Banana Loaf: Chocolate/Plain

Effort: Medium
Kit: By Hand
Lifespan: 3-5 days
Temp: Room

Serves: 12


  • 55g walnuts/pecans, crushed
  • 210g plain flour
  • 60g Bournville powder
  • 100g caster sugar
  • 1 tsp baking powder
  • ¼ tsp bicarbonate of soda
  • ⅛ tsp salt
  • 100g any chocolate chips (or more nuts)
  • 2 eggs, beaten
  • 115g unsalted butter, melted
  • 2 ripe bananas (200g)
  • 100ml sour cream (optional)
  • 1 tsp vanilla essence (or ½ tsp extract)


  1. Preheat oven to 160°C Fan/Gas Mark 4.
  2. Lower shelf so loaf top hits middle oven.
  3. Grease and line 9.¾x4.¼" Pyrex loaf dish.
  4. In frying pan; Toast nuts for 8-10 mins, cool, crush.
  5. In large mixing bowl; Sift together flour, cocoa, baking powder and bicarb.
  6. Stir in sugar and salt. Combine well.
  7. In large Pyrex bowl; Mash bananas with fork. Stir in eggs, butter, sour cream and vanilla.
  8. Lightly fold banana mix into dry mix with spatula. Should be thick and chunky.
  9. Fold in nuts and choc chips.
  10. Pour into loaf  dish. Level.
  11. Bake for 60-65 mins. Cover from 40 mins with foil to prevent burning.
  12. Cool completely before turning out.

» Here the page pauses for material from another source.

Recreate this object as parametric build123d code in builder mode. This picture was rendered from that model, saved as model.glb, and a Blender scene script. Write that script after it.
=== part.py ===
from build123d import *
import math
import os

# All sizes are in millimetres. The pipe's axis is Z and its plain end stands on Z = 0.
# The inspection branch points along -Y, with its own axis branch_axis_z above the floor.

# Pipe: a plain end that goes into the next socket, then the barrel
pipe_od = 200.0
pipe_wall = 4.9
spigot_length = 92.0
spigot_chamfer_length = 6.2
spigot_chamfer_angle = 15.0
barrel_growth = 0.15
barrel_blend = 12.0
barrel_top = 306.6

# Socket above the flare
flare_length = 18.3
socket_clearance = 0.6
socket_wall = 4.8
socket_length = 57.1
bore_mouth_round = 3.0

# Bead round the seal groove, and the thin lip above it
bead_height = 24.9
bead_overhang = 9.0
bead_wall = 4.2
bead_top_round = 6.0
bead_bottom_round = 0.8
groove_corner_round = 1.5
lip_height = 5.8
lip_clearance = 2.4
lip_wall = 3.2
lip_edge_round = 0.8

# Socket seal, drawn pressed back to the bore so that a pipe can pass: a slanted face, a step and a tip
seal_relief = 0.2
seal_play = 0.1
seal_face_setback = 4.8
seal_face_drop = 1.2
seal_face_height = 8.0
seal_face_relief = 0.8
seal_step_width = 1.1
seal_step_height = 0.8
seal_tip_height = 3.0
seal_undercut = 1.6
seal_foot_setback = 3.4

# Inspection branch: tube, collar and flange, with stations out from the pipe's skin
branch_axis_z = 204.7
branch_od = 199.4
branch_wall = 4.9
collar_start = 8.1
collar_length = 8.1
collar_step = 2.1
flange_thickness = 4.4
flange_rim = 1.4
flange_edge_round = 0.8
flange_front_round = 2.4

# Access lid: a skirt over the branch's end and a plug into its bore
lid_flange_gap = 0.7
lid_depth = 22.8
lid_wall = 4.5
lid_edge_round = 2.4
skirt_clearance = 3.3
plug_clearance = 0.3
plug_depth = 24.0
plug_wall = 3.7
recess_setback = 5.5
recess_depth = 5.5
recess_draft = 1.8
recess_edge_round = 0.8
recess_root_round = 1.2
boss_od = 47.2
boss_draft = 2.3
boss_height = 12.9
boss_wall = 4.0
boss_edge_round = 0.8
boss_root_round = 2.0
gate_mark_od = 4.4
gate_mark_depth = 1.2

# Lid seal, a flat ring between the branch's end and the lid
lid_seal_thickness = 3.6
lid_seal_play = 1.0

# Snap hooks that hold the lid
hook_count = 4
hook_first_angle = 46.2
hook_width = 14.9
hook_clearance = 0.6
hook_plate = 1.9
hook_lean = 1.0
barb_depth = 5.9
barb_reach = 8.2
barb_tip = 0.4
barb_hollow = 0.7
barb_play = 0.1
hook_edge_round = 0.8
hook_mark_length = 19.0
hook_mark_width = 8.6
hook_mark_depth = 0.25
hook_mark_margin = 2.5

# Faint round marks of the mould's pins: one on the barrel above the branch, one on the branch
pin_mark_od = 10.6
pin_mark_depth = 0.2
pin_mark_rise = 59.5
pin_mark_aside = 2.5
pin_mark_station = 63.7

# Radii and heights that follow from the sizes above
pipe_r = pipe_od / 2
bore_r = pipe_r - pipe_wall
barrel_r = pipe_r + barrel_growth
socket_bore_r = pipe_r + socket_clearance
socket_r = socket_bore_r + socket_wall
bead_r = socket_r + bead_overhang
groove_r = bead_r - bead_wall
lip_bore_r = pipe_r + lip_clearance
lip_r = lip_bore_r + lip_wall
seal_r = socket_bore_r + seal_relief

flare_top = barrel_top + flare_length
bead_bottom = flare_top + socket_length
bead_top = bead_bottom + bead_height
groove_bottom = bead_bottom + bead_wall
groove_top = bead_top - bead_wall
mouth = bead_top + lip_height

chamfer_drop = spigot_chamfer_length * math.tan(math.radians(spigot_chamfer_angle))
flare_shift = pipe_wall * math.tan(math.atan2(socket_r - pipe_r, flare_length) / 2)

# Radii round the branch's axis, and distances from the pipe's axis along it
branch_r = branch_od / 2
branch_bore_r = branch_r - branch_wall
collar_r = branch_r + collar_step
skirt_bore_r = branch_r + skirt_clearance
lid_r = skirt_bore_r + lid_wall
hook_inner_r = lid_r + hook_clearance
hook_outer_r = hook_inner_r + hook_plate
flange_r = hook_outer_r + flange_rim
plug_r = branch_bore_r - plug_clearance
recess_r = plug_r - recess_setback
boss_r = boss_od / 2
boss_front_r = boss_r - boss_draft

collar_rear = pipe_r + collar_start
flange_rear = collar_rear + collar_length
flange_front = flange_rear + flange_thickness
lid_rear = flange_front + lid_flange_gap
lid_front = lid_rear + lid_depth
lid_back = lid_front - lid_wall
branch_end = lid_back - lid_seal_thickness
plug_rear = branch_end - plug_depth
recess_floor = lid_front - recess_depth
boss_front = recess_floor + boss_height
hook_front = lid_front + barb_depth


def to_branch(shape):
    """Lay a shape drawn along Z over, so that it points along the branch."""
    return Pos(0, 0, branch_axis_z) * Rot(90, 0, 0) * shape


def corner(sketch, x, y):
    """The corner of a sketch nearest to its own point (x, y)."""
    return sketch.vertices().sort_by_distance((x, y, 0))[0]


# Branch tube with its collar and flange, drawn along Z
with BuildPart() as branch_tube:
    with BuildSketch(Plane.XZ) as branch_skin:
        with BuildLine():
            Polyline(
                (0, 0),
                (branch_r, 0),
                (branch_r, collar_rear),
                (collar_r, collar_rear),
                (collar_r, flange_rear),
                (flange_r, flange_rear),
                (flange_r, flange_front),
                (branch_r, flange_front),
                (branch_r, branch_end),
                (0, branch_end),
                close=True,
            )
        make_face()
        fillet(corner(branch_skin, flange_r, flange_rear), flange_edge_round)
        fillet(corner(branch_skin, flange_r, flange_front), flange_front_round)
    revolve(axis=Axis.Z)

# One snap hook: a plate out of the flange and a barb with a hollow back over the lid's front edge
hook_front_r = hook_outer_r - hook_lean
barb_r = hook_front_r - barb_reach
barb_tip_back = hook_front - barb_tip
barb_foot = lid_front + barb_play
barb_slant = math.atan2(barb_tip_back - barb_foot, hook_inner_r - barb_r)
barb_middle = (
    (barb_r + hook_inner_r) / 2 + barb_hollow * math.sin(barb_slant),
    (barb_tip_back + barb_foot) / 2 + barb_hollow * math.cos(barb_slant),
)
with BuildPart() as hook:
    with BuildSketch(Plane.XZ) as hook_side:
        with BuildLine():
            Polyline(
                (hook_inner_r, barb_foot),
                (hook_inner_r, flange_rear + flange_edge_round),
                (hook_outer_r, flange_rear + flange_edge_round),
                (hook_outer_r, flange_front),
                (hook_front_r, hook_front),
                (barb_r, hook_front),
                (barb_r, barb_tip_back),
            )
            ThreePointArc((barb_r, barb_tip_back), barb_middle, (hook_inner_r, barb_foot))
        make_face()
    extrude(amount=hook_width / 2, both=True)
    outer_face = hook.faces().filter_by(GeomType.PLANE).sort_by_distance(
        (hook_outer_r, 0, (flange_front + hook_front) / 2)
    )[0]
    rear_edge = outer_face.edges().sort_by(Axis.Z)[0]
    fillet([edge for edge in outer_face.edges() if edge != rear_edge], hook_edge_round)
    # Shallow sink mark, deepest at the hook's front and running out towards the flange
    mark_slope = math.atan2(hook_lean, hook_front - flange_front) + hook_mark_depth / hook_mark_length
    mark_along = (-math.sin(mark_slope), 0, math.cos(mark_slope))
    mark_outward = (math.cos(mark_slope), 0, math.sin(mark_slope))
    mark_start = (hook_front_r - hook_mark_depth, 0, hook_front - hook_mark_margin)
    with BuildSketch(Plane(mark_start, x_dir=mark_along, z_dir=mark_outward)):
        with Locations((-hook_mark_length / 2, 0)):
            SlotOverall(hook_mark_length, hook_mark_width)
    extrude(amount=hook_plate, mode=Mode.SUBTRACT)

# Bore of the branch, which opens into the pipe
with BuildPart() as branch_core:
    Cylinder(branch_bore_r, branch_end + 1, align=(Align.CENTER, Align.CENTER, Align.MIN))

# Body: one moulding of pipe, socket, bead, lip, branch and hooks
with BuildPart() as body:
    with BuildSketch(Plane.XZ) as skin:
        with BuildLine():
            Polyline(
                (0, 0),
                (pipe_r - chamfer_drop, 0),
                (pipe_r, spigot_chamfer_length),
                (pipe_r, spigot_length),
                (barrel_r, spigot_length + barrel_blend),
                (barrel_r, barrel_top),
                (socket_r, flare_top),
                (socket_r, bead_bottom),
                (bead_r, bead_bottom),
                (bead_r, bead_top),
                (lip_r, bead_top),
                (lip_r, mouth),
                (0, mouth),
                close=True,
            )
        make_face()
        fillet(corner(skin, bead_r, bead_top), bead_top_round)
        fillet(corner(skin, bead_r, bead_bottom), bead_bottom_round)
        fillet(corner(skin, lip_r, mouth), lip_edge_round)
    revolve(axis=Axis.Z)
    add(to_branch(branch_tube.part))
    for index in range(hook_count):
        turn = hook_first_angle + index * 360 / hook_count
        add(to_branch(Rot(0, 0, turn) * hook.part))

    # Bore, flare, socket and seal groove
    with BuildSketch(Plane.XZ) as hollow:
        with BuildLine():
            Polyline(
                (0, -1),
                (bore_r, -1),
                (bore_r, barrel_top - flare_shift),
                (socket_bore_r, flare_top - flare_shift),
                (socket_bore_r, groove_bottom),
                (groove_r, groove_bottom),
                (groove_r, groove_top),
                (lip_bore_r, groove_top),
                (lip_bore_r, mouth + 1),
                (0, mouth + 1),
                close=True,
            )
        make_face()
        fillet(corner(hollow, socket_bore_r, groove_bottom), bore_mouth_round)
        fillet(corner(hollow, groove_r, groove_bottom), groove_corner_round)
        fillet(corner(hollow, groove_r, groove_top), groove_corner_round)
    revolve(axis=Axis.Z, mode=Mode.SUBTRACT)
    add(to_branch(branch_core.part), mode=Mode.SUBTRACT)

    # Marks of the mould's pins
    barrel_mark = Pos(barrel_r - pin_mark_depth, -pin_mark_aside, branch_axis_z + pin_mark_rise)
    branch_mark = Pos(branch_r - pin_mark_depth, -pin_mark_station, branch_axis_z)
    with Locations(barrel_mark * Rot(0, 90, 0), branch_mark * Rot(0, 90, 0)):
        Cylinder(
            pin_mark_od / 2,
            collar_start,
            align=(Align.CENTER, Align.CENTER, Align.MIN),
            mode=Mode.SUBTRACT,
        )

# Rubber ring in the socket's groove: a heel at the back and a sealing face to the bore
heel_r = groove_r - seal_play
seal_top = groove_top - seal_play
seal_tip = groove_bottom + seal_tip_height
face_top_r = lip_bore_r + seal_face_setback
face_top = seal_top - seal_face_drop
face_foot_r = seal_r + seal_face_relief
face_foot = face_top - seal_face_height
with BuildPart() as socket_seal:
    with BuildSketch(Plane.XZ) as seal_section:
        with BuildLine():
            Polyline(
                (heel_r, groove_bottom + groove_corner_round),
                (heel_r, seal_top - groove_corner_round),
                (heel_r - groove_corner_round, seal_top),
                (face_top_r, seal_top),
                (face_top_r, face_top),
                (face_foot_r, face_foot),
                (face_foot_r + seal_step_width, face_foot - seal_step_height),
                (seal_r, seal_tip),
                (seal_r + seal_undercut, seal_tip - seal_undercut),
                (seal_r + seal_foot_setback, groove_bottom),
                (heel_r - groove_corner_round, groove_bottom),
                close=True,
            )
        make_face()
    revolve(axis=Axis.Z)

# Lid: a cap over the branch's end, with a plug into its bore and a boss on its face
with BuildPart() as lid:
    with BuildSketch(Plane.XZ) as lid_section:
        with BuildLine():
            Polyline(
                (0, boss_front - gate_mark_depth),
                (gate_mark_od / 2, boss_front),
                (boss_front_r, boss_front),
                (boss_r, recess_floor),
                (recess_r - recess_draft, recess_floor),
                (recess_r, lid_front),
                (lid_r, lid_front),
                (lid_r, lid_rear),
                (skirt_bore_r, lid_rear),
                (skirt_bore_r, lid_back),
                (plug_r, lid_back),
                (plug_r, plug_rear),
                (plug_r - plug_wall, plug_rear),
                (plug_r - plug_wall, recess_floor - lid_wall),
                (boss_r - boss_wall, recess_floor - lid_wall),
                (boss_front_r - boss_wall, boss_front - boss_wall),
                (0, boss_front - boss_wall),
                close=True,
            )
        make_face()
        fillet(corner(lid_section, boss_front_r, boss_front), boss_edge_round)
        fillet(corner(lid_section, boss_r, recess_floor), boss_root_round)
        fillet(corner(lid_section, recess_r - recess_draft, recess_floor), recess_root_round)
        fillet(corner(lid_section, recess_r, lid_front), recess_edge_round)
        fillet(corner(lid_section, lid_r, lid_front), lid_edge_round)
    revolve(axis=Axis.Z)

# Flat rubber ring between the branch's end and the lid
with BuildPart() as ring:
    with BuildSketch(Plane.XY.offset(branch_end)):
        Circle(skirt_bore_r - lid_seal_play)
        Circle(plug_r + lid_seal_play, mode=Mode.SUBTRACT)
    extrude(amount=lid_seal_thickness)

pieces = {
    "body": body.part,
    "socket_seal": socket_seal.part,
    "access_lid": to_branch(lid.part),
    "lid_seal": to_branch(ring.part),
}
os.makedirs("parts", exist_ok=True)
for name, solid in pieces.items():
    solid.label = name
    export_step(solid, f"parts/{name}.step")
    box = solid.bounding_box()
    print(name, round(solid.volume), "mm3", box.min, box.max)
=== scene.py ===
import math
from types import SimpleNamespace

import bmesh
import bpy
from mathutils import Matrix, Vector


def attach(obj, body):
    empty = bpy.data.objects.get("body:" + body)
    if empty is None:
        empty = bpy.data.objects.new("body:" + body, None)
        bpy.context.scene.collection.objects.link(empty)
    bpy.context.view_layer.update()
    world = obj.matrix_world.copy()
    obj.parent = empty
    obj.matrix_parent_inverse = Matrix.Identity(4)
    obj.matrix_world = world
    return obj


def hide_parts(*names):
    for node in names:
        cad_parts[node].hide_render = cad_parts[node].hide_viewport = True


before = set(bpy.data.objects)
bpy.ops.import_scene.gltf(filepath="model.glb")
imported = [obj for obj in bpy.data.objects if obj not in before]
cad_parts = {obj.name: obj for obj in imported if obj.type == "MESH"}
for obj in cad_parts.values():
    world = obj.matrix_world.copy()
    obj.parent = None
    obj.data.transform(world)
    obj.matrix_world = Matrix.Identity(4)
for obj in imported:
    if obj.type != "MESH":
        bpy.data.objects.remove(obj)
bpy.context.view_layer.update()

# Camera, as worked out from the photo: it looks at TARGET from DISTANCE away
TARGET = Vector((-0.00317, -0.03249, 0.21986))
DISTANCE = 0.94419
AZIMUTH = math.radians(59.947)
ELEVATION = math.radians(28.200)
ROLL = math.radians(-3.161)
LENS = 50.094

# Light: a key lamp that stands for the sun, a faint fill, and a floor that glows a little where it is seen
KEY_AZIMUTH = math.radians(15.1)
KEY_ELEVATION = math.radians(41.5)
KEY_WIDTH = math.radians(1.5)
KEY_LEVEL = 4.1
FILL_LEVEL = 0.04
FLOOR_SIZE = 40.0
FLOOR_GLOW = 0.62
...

Tip: If making plain loaf, substitute Bournville for same weight in flour.

Tip: Traybake style - 12x9" Pyrex dish or 2x 7.¾x5" Pyrex dishes. Bake for 40 mins approx.

Tip: Freezes well - no loss of integrity.

Tip: Freeze ripe mashed banana, with 1 tsp lemon juice per 100g, for upto 6 months. Loses water when defrosted so definitely use sour cream in this instance.